DARPA Selects Bell Textron for Revolutionary Runway-Independent X-Plane

Bell Textron has secured a pivotal role in advancing next-generation military aviation through its selection by the Defense Advanced Research Projects Agency (DARPA) for Phase 2 of the Speed and Runway Independent Technologies (SPRINT) X-Plane program. This decision, announced on July 9, 2025, positions Bell to develop a high-speed vertical takeoff and landing (VTOL) aircraft capable of 400–450-knot cruise speeds while operating without runways, a capability critical for future conflicts in austere environments like the Indo-Pacific.

Bell’s design features groundbreaking “stop/fold” rotor technology that transitions between helicopter-like hover and jet-powered high-speed flight, building on decades of X-plane innovation. The $55.2 million program aims for flight testing by 2027–2028, with profound implications for U.S. Special Operations Command (SOCOM) missions and the Air Force‘s Agile Combat Employment doctrine. This article examines the technical, strategic, and industrial dimensions of this advancement, drawing exclusively on verified sources and recent developments.

Historical Context of X-Planes and VTOL Evolution

The lineage of experimental X-planes dates to 1944 through collaborations between the National Advisory Committee for Aeronautics (NACA), U.S. Navy, and U.S. Army Air Forces. These initiatives systematically tackled aviation barriers, exemplified by the Bell X-1 breaking the sound barrier in 1947. X-planes have since pioneered innovations like variable-sweep wings, exotic materials, and hypersonic flight, with over 50 variants advancing aerospace frontiers.

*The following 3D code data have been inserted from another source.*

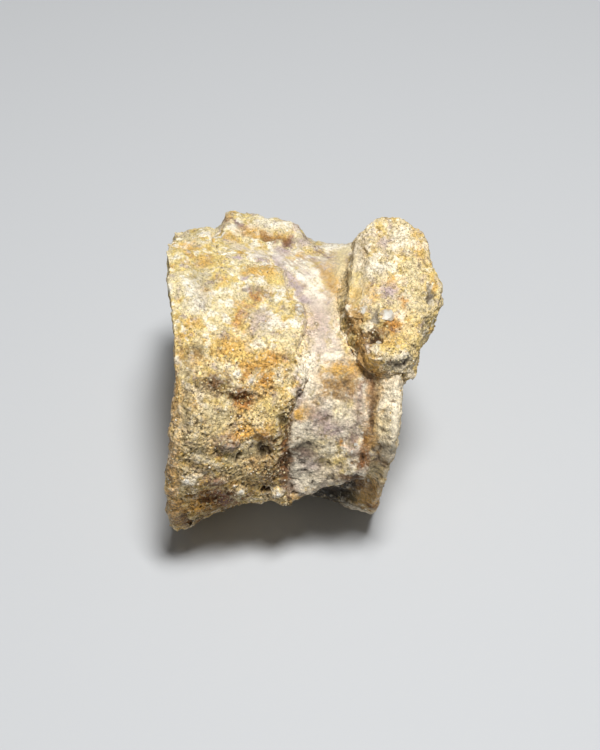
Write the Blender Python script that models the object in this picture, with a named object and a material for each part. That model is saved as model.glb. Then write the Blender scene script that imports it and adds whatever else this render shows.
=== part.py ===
import math

import bmesh
import bpy
from mathutils import Vector, noise

# A crocodile vertebra lying on its left flank, with sandy matrix still stuck to it.
# +X is the front end of the bone, +Y its back, where the neural arch stood, -Y its underside with the keel,
# and +Z its right flank. The origin is on the ground, under the middle of the bone.

MM = 0.001

# Centrum: a spool whose two ends flare out from the waist. Width is across (Y) and height is up (Z).
LEFT_END = -24.0 * MM
RIGHT_END = 16.4 * MM
AXIS_Y = 1.0 * MM
AXIS_Z = 22.9 * MM
WAIST_X = 5.4 * MM
WAIST_HALF_WIDTH = 22.8 * MM
WAIST_HALF_HEIGHT = 18.8 * MM
REAR_HALF_WIDTH = 28.2 * MM
REAR_HALF_HEIGHT = 23.8 * MM
REAR_FLARE = 2.1
FRONT_HALF_WIDTH = 26.4 * MM
FRONT_HALF_HEIGHT = 22.2 * MM
FRONT_FLARE = 2.0
SQUARENESS = 2.5
RIM_ROUNDING = 2.4 * MM
DISH_DEPTH = 3.6 * MM
ROUGHNESS = 0.5 * MM
ROUGHNESS_SIZE = 6.5 * MM
FINE_RATIO = 2.3
FINE_SHARE = 0.4

# Swells and hollows that run round the bone. Each is its angle and half width in degrees, then its size in
# mm. Angles go from the back of the bone (+Y) over its right flank (+Z) to its underside (-Y), at 180.
LEFT_END_WAVES = ((130, 38, 2.5),)
RIGHT_END_WAVES = ((210, 42, -3.0),)

# Keel along the underside, its edge broken. Towards the front it climbs the right flank, and it overhangs a
# hollow below it.
KEEL = ((0, 9, 2.4), (15, 9, -2.8))
KEEL_ANGLE = 195
KEEL_CLIMB = 1700
KEEL_CLIMB_FROM = -1.4 * MM
KEEL_START = -14.0 * MM
KEEL_END = 13.5 * MM
KEEL_FADES = (12.0 * MM, 4.0 * MM)
KEEL_CHIPS = 0.45
KEEL_CHIP_SIZE = 2.2 * MM
KEEL_CHIP_PLACE = 3.1

# Broken roots of the neural arch, and the floor of the canal between them
ROOTS = ((41, 9, 4.2), (-41, 9, 4.2))
ROOT_START = -15.6 * MM
ROOT_END = 2.2 * MM
ROOT_FADES = (2.0 * MM, 5.0 * MM)
CANAL = ((0, 17, -3.4),)

# Worn corner and swollen foot at the rear, and the foot at the front
REAR_CORNERS = ((44, 22, -4.9), (222, 20, 1.3))
REAR_CORNERS_START = 12.0 * MM
REAR_CORNERS_END = 24.0 * MM
FRONT_FOOT = ((229, 20, 3.4),)
FRONT_FOOT_X = 10.0 * MM
FRONT_FOOT_HALF_LENGTH = 7.5 * MM

# Groove that parts the front rim from the waist, on the side of the keel
SEAM_X = 11.6 * MM
SEAM_HALF_WIDTH = 1.1 * MM
SEAM_DEPTH = 0.9 * MM
SEAM_FROM = (95, 115)
SEAM_TO = (190, 215)

# Rib boss at the front of the right flank, under its cap of matrix
BOSS_BASE = Vector((14.0, -0.9, 42.1)) * MM
BOSS_TILT = math.radians(12)
BOSS_HALF_LENGTH = 15.8 * MM
BOSS_HALF_WIDTH = 8.6 * MM
BOSS_RISE = 5.6 * MM
BOSS_SINK = 9.0 * MM
BOSS_SQUARENESS = 1.9
BOSS_WAVES = ((-6, 20, 1.2), (-54, 17, -2.0), (52, 15, 0.6))
BOSS_DOME = 0.08
BOSS_ROUGHNESS = 0.9 * MM
CAP_THICKNESS = 1.7 * MM

# Relief of the cap on top of the boss. Each place is across and along the boss, then come its half width,
# its half length and its height, all in mm. It fades in above the given share of the height of the boss.
CAP_RELIEF = (
    (-2.4, 6.0, 1.6, 7.0, 0.8),
    (-6.4, 1.0, 2.0, 8.0, -0.9),
    (3.0, 8.7, 3.2, 4.0, 0.6),
    (-1.3, 3.4, 1.6, 1.6, 0.5),
    (-6.0, -6.8, 1.7, 2.0, -0.9),
    (-3.6, -9.7, 2.0, 1.3, -1.1),
    (-3.3, -12.8, 2.6, 2.0, 0.9),
    (2.4, -11.2, 2.4, 2.4, 0.8),
    (-0.6, -5.8, 1.6, 1.6, 0.8),
    (6.9, -1.4, 1.3, 2.6, -0.8),
)
CAP_RELIEF_LEAST = -0.9 * MM
CAP_RELIEF_FROM = 0.3

# Worn stump of the other rib boss
TWIN_CENTRE = Vector((9.0, 2.0, 6.4)) * MM
TWIN_RADII = Vector((5.2, 10.5, 8.0)) * MM

# Sandy crust on the rear half of the right flank. Its front edge runs out in two lobes, and past its steps
# it reaches further round the back and the underside.
CRUST_THICKNESS = 1.7 * MM
CRUST_THIN = ((212, 24, -1.3), (44, 16, -0.8))
CRUST_ROUGHNESS = 0.5 * MM
CRUST_LUMP_SIZE = 4.6 * MM
CRUST_FRONT_X = -2.4 * MM
CRUST_LOBES = ((112, 18, 2.8), (136, 10, 2.4), (50, 22, -4.6))
CRUST_WAVER = 1.2 * MM
CRUST_WAVER_ANGLE = 9
CRUST_WAVER_PLACE = 7.7
CRUST_BEVEL = 2.8 * MM
CRUST_UNDERCUT = -0.8 * MM
CRUST_BACK = (28, 66)
CRUST_BACK_STEP = (14.5 * MM, 17.0 * MM)
CRUST_UNDER = (200, 222)
CRUST_UNDER_STEP = (9.0 * MM, 15.0 * MM)
CRUST_SIDE_BEVEL = 4
CRUST_RIM_GAP = 1.6 * MM
CRUST_RIM_FROM = (124, 140)
GAP = 0.3 * MM

# Lumps and hollows of the crust. Each place is along the bone in mm and round it in degrees, then come its
# half length in mm, its half width in degrees and its height in mm.
CRUST_KNOBS = (
    (-14.4, 135, 2.0, 5, 0.9),
    (-10.4, 138, 2.2, 5, 1.0),
    (-7.6, 127, 2.8, 5, 0.8),
    (-18.0, 46, 2.4, 7, 0.6),
    (-1.8, 104, 1.8, 5, 0.5),
    (-12.9, 158, 2.2, 5, 1.0),
    (-7.2, 152, 2.2, 4, 0.6),
    (-6.8, 165, 1.8, 4, -0.7),
    (-10.8, 185, 2.0, 5, 0.7),
    (-4.6, 187, 1.8, 5, 0.7),
    (-10.2, 147, 1.8, 3, -0.6),
)

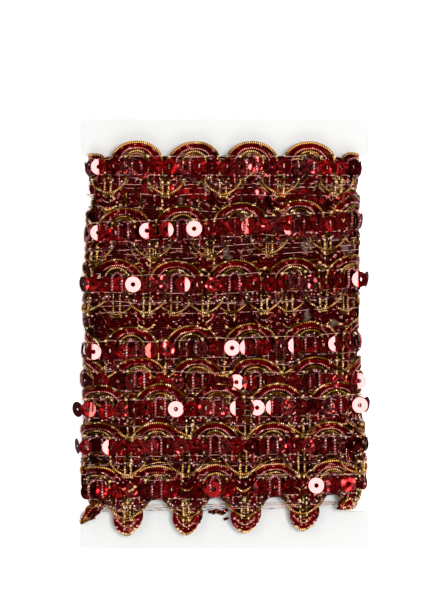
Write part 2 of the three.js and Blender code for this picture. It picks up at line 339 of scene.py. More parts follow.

Bell Textron’s involvement is deeply rooted in this legacy, having developed transformative VTOL platforms such as the XV-3 tiltrotor (1955), XV-15 technology demonstrator (1977), and V-22 Osprey. The latter, despite its 305-knot maximum speed, revealed limitations in high-threat environments due to radar cross-section and mechanical complexity. DARPA’s SPRINT program directly addresses these gaps by mandating 400+ knot speeds, reduced logistical footprints, and unmanned operability.

These objectives align with the Pentagon’s shift toward distributed operations in contested regions, where traditional airfields are increasingly vulnerable to precision strikes and surveillance.

The Strategic Imperative for Runway Independence

Modern conflicts increasingly target fixed infrastructure, with peer adversaries like China possessing precision-strike capabilities against airbases. Satellite imagery proliferation has made traditional runways vulnerable, necessitating aircraft that operate from unprepared surfaces such as fields, deserts, or maritime environments.

This vulnerability is acute in the Indo-Pacific, where vast distances and limited infrastructure complicate force projection. The SPRINT program, co-sponsored by SOCOM, explicitly targets these challenges by requiring “hover in austere environments from unprepared surfaces” alongside jet-like speeds.

Historical precedents include the U.S. Marine Corps’ Harrier jump-jet and F-35B, but their 450+ knot speeds come with payload tradeoffs and runway dependencies during vertical operations. SPRINT’s 1,000-pound payload requirement represents a deliberate balance between tactical utility and transformational mobility.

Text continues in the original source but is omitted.